In contrast to some other games, though, the thought put into the layout of each army, and its contrasts, clearly doesn't match up. Age of Empires - Brood War's main contemporary rival, if only at WCG - has even more detailed tech trees, more exactingly calculated differences, and more basic similarities between the races. Why was it not the same success? Accident? The fact that Korea chose Brood War, for whatever reason? There are subtle things that can be pointed out. AoE graphics are equally good, sometimes better, but lack some clarity (including clumping up of big formations). Each civilization has maybe too much similarity, making the differences that much more influential and actually harder to balance. Homeworld - a game, surprisingly, from the same era - has much better graphics (to say nothing of its sequel, Homeworld 2, which has still better looks), and gameplay which would have been simple enough to balance out if it had ever made it mainstream... maybe the graphics were too much.
So yes, accident played some role: Blizzard happened to design the game that could be played competitively, with enough similarity to maintain a level field, but enough differences to balance - and, in Korea, what turned into a willingness for the designer to mostly leave well enough alone and let the players get on with the game.

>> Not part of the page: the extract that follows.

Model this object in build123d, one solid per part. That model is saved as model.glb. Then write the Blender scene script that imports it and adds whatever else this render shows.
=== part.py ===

But none of that happens if the game isn't carefully designed in the first place. It may be better to be lucky than good, but if you get this lucky, you were probably pretty good to begin with.
Yes, I Guess I Will Talk About Starcraft II
At first I saw signs that SC2's development had followed some of these same ideas. We really saw the Protoss in detail first, and in that first developer's demo, I was led - perhaps misled - into thinking that the guiding principle was something like, "We have these armies that have been fighting, and they are now trying to fill in the holes in their tactical doctrine." We had units like the immortal, clearly designed as a tank-buster. We had the reaper, clearly designed to improve on the vulture's performance as a raider, while taking some of it's ground-control role (D8 charges) without producing quite the static lines. Also to re-emphasize infantry in the Terran arsenal. Other ideas seemed and still seem a little more random, but it still seems safe to say there was some of this element - thought, and combinations of units - happening.
As it turned out, I have another theory that the beta was in fact too public, allowing every idiot like me to say that everything sucked before we got to try it out. If we had discovered the valkyrie was useless after two weeks of play, what would fantasy do now?) What would have happened in SC2 with a little more chilling out about stuff?
Consider reality: the roach-marauder-immortal "heavies" cut into the use of other ranged ground units - one more variable to account for without really fulfilling a new function. A "ground balance model" was clearly intended, "heavy" > siege > light > "heavy", but now it seems the heavies really just kill each other, while the light & "siege" units massacre each other but neither really touches the heavies badly. (And the solution seems obvious to me: make sure the lights are fast enough to kite the heavies, while shortening the heavies' ranges to produce a clear difference in engagement profile and emphasize their "tanking" status.)
In short, I think a lot of the same thoughts went into Starcraft II, but I think there was also too much pressure to "top" Brood War, and the particular design team identified the crucial factor as "cool units", rather than considering gameplay as a whole and strategic interaction.
...Which means, let the two expansions come out, and then its time for leagues to get busy with maps (and given the editor, "patches" of our own if necessary are possible) and fix this game too. After all even Brood War, with Blizzard's patches, only on Blizzard's maps, would still be hilariously bad.